Appeal by the defendant from an order of the County Court, Suffolk County (Kahn, J.), dated May 8, 2014, which, after a hearing, designated him a level two sex offender pursuant to Correction Law article 6-C.
Ordered that the order is affirmed, without costs or disbursements.
The Board of Examiners of Sex Offenders recommended that the defendant be classified as a level two sex offender, and the defendant requested a downward departure from that presumptive risk level.

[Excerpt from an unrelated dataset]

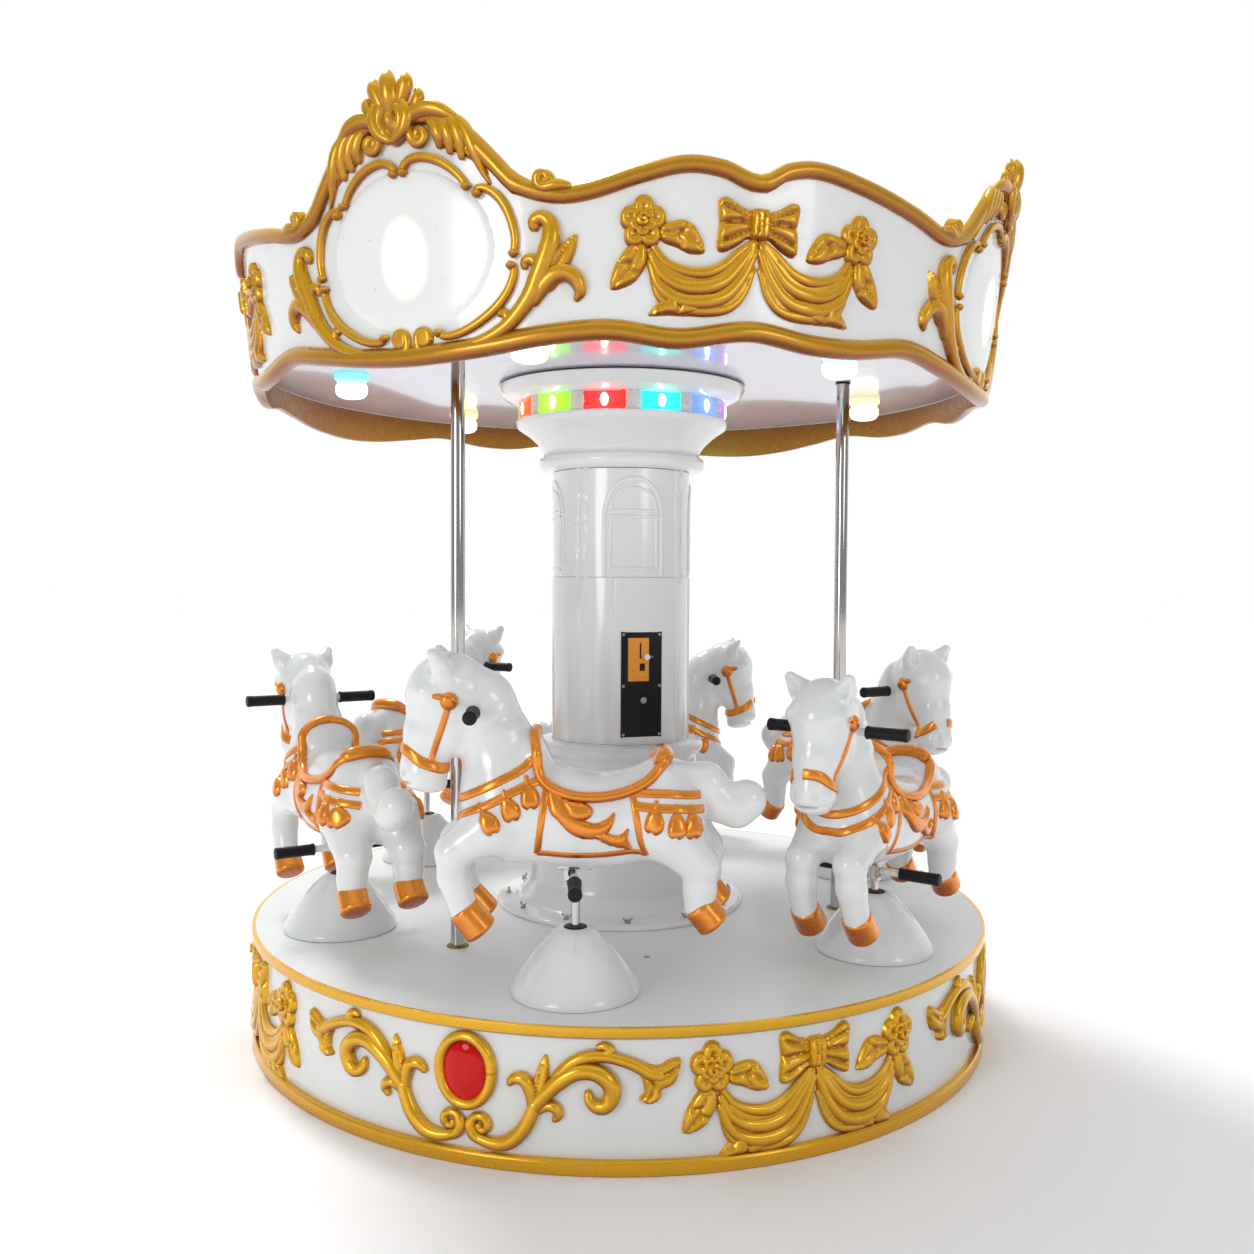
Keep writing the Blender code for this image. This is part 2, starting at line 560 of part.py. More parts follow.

A court may depart from the presumptive risk level where the defendant identifies mitigating circumstances of a kind or to a degree not adequately taken into account by the guidelines and proves by a preponderance of the evidence the existence of those circumstances in his or her case (see Sex Offender Registration Act: Risk Assessment Guidelines and Commentary at 4 [2006]; People v Gillotti, 23 NY3d 841, 861 [2014]; People v Torres, 124 AD3d 744 [2015]; People v Wyatt, 89 AD3d 112, 124, 128 [2011]). Here, the County Court properly determined that the mitigating circumstances identified by the defendant either were adequately taken into account by the guidelines (see People v Torres, 124 AD3d at 745; Sex Offender Registration Act: Risk Assessment Guidelines and Commentary at 16-17 [2006]) or were not proven by a preponderance of the evidence (see People v Jackson, 114 AD3d 739, 740 [2014]; People v Pendleton, 112 AD3d 600 [2013]; People v Roldan, 111 AD3d 909 [2013]; People v Lombard, 30 AD3d 573, 574 [2006]). Accordingly, the defendant was properly designated a level two sex offender.
Skelos, J.R, Roman, Hinds-Radix and LaSalle, JJ., concur.